Data records:
* * * * * * * * *

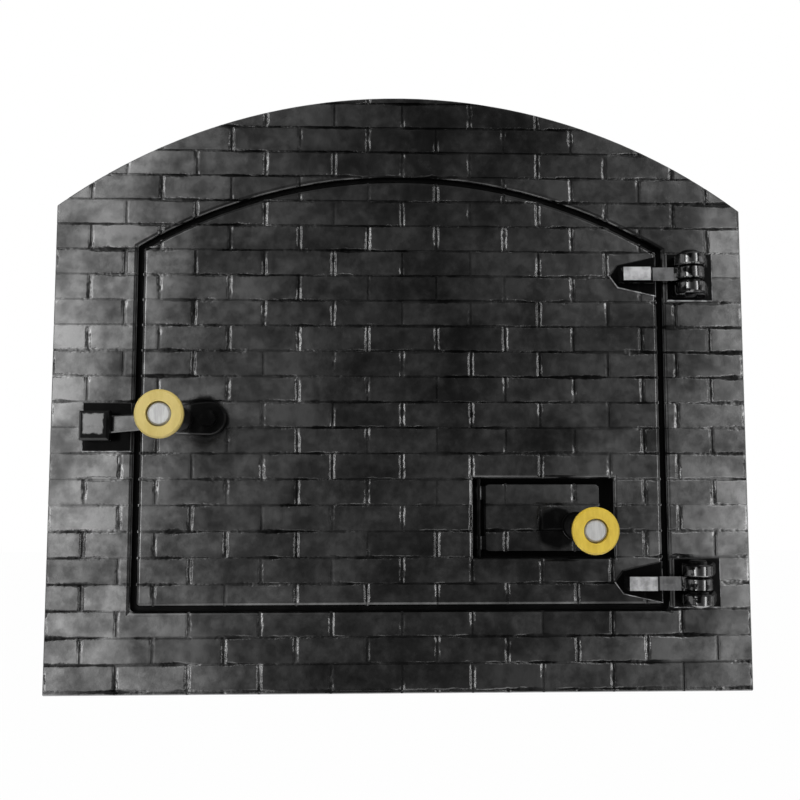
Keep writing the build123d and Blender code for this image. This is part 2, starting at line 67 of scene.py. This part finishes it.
# Camera: where the photograph was taken from, in front of the plate
CAMERA_AT = Vector((-0.0278, FACE_Y - 0.8269, 0.1977))
CAMERA_TO = Vector((-0.0019, FACE_Y, 0.2648))
CAMERA_LENS = 40.5
SENSOR = 36.0

# Floor of the room, with the door at the height at which it sits in an oven
FLOOR_Z = -0.9
FLOOR_HALF = 12.0
FLOOR_COLOR = (0.9, 0.9, 0.9, 1.0)
FLOOR_WHITE = 0.985
FLOOR_ROUGHNESS = 0.9

# World: its colour and its strength as light
WHITE = (1.0, 1.0, 1.0, 1.0)
SKY_LIGHT = 0.4

# Lamps: place, target, width, height and power
KEY = ((-0.3, -1.95, 1.6), (0, 0, 0.25), 1.2, 1.2, 40.0)
LEFT_WALL = ((-2.4, -0.7, 0.4), (0, -0.7, 0.4), 1.6, 2.4, 30.0)
RIGHT_WALL = ((2.4, -0.7, 0.4), (0, -0.7, 0.4), 1.6, 2.4, 30.0)
LOW_CARD = ((0, -0.5, FLOOR_Z + 0.02), (0, -0.5, 1), 3.0, 1.6, 90.0)

# Reflection cards in front of the plate: inner edge and radiance, each running out to the outer edge
CARD_Y = -1.5
CARD_STEP = 0.02
CARD_OUTER = 1.5
CARD_HEIGHT = 2.4
CARD_Z = 0.4
LEFT_CARDS = ((0.16, 1.0), (0.42, 1.5), (0.56, 3.0), (0.68, 4.0), (0.77, 7.0), (1.1, 22.0))
RIGHT_CARDS = ((0.42, 0.5), (0.55, 0.7), (0.78, 1.3), (0.84, 1.8), (0.90, 3.0), (1.15, 26.0))

# Noises in patches: scale, detail and roughness, and the noise values at which a patch begins and is full
CLOUDS = ((14.0, 7.0, 0.66), (0.34, 0.66))
WEAR = ((19.0, 4.0, 0.65), (0.44, 0.64))
FILLING = ((9.0, 4.0, 0.65), (0.44, 0.60))
BLOTCHES = ((150.0, 3.0, 0.6), (0.46, 0.54))
STAINS = ((60.0, 4.0, 0.6), (0.4, 0.7))

# Noises: scale, detail and roughness, and factors along x, y and z for one that is drawn out
SPOTS = (95.0, 5.0, 0.6)
GRAIN = (650.0, 3.0, 0.6)
WAVES = (22.0, 2.0, 0.5)
WOBBLE = (120.0, 5.0, 0.7)
BROAD_WOBBLE = (21.0, 4.0, 0.6)
# Noise for the ragged edge of the painted shadows beside the handles
SHADOW_EDGE = (150.0, 4.0, 0.6)
# Noise for the ragged edge of the painted shade on the keeper
KEEPER_SHADE_EDGE = (170.0, 4.0, 0.55)
WOOD_GRAIN = (60.0, 5.0, 0.6, (1.0, 0.15, 0.3))
WOOD_FINE = (420.0, 3.0, 0.6, (1.0, 0.1, 0.3))
SCRATCHES = (400.0, 3.0, 0.6, (1.0, 0.12, 1.0))
TURNING_MARKS = (500.0, 3.0, 0.6, (1.0, 1.0, 0.15))

# Values of a noise between which it changes something
SPOTS_GLOSS = (0.3, 0.7)
SPOTS_PALE = (0.5, 0.8)
# Noise values that break up the painted highlights on the hinge arms and the pads
SPOTS_RIDGE = (0.3, 0.65)
SPOTS_PAD = (0.4, 0.6)
STREAKS_DEEP = (0.35, 0.66)
MARKS_DARK = (0.35, 0.65)

# Heights and widths that the noises reach, in metres
WAVE_HEIGHT = 0.00018
SPOT_HEIGHT = 0.000028
GRAIN_HEIGHT = 0.00002
WOBBLE_WIDTH = 0.0030
BROAD_WIDTH = 0.0072
# Raggedness of the soot on the wood and of the painted shadows beside the handles
SOOT_AND_SHADOW_WIDTH = 0.006
# Raggedness of the painted shade on the keeper's edges
KEEPER_SHADE_WIDTH = 0.004

# Joints between bricks: how far from the joint's middle its edges and its floor reach, in metres
ROUND_X = (0.0008, 0.0032)
ROUND_Z = (0.0006, 0.0020)
JOINT_X = (0.0004, 0.0013)
JOINT_Z = (0.0005, 0.0017)
UPRIGHT_JOINT = 0.8
EDGE_WEAR = (0.06, 1.5)
EDGE_DROP = 0.0006
RIM_WIDTH = 0.0035
RIM_DROP = 0.0009
OFF_FACE_RELIEF = (0.15, 1.0)
LEAN = 0.04

# Gloss of the painted iron: its specular level, and shares of it; a pair gives the least and the most
SPECULAR = 0.31
CLOUD_GLOSS = (0.3, 0.95)
SPOT_GLOSS = (0.75, 1.15)
BRICK_GLOSS = (0.75, 1.25)
JOINT_DULL = 0.92
JOINT_FILLED = (0.3, 1.0)
# Gloss taken off the pads round the hinges and keeper: painted shade
PAD_SHADE = 0.98
RAISED_GLOSS = 0.75
BLOTCH_GLOSS = (0.03, 1.3)
# Gloss left behind the face: nearly none in gaps and recesses as painted shade, more on the back under its
# soot
BEHIND_GLOSS = (0.05, 0.5)
# Gloss left where painted shade and painted shadows lie, and on the matt black steel
SHADE_AND_SOOT_GLOSS = 0.02

# Roughness of the painted iron and what is added to it
ROUGHNESS = 0.12
SPOT_ROUGH = 0.12
BEHIND_ROUGH = 0.35
RAISED_SMOOTH = 0.05
# Roughness added where painted shade and painted shadows lie, and on the matt black steel
SHADE_AND_SOOT_ROUGH = 0.2

# How strong the painted highlights are on the hinge arms and the pads
NECK_HIGHLIGHT = 0.25
RIDGE_HIGHLIGHT = (0.45, 1.0)
PAD_HIGHLIGHT = (0.1, 0.8)

# Colours of the painted iron
BLACK = (0.0, 0.0, 0.0)
PURE = (1.0, 1.0, 1.0)
# Grey of the painted highlights on the hinge arms and the pads' lower and outer edges
HIGHLIGHT_GREY = (0.46, 0.46, 0.47)
IRON_DARK = (0.0012, 0.0012, 0.0012)
IRON_PALE = (0.005, 0.005, 0.005)
SOOT_DARK = (0.018, 0.0175, 0.017)
SOOT_PALE = (0.045, 0.043, 0.041)

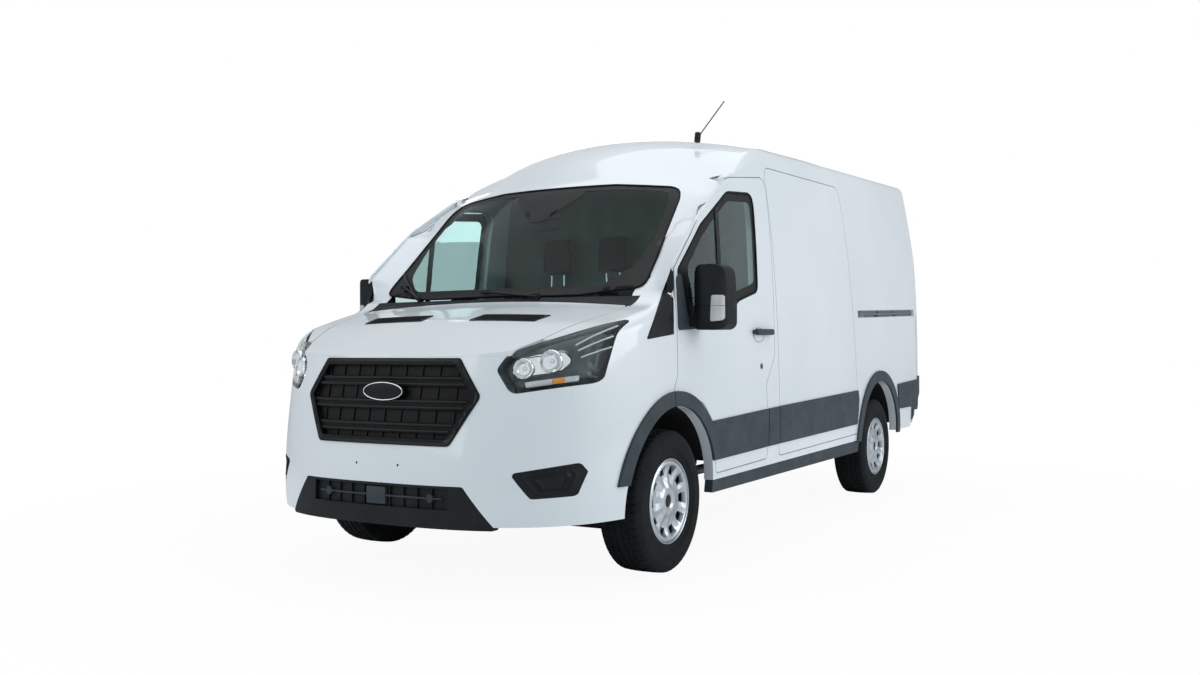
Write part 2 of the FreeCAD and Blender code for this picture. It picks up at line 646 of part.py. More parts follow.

* * * * * * * * *

• _Set exercise_:
Stop after the line containing "LOW_CARD = ((0, -0.5, FLOOR_Z": print exactly the lines from the start of the entries above up to it, that line included.

• _Response to this exercise_:
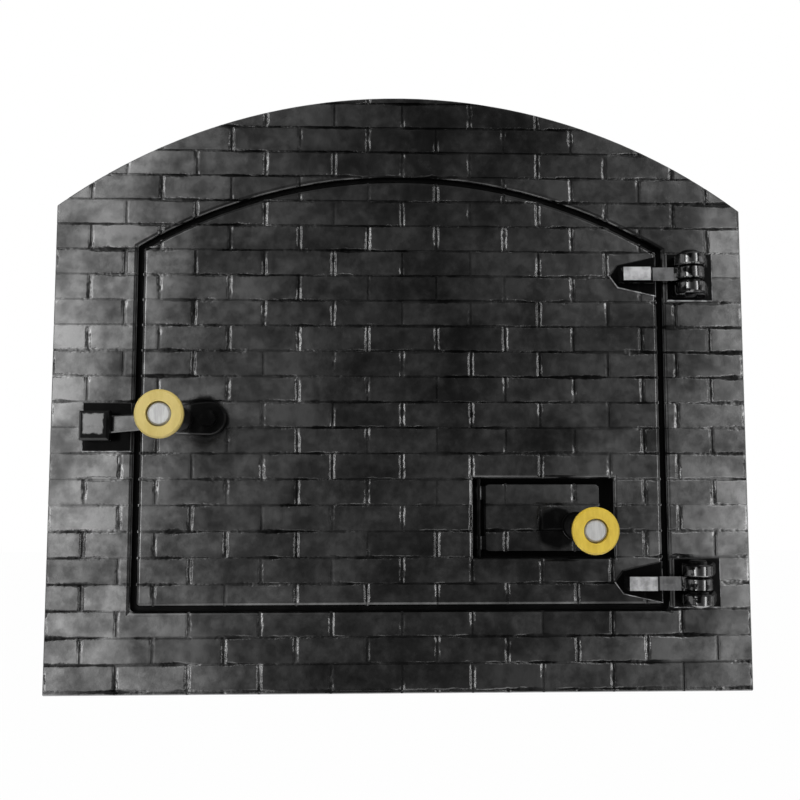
Keep writing the build123d and Blender code for this image. This is part 2, starting at line 67 of scene.py. This part finishes it.
# Camera: where the photograph was taken from, in front of the plate
CAMERA_AT = Vector((-0.0278, FACE_Y - 0.8269, 0.1977))
CAMERA_TO = Vector((-0.0019, FACE_Y, 0.2648))
CAMERA_LENS = 40.5
SENSOR = 36.0

# Floor of the room, with the door at the height at which it sits in an oven
FLOOR_Z = -0.9
FLOOR_HALF = 12.0
FLOOR_COLOR = (0.9, 0.9, 0.9, 1.0)
FLOOR_WHITE = 0.985
FLOOR_ROUGHNESS = 0.9

# World: its colour and its strength as light
WHITE = (1.0, 1.0, 1.0, 1.0)
SKY_LIGHT = 0.4

# Lamps: place, target, width, height and power
KEY = ((-0.3, -1.95, 1.6), (0, 0, 0.25), 1.2, 1.2, 40.0)
LEFT_WALL = ((-2.4, -0.7, 0.4), (0, -0.7, 0.4), 1.6, 2.4, 30.0)
RIGHT_WALL = ((2.4, -0.7, 0.4), (0, -0.7, 0.4), 1.6, 2.4, 30.0)
LOW_CARD = ((0, -0.5, FLOOR_Z + 0.02), (0, -0.5, 1), 3.0, 1.6, 90.0)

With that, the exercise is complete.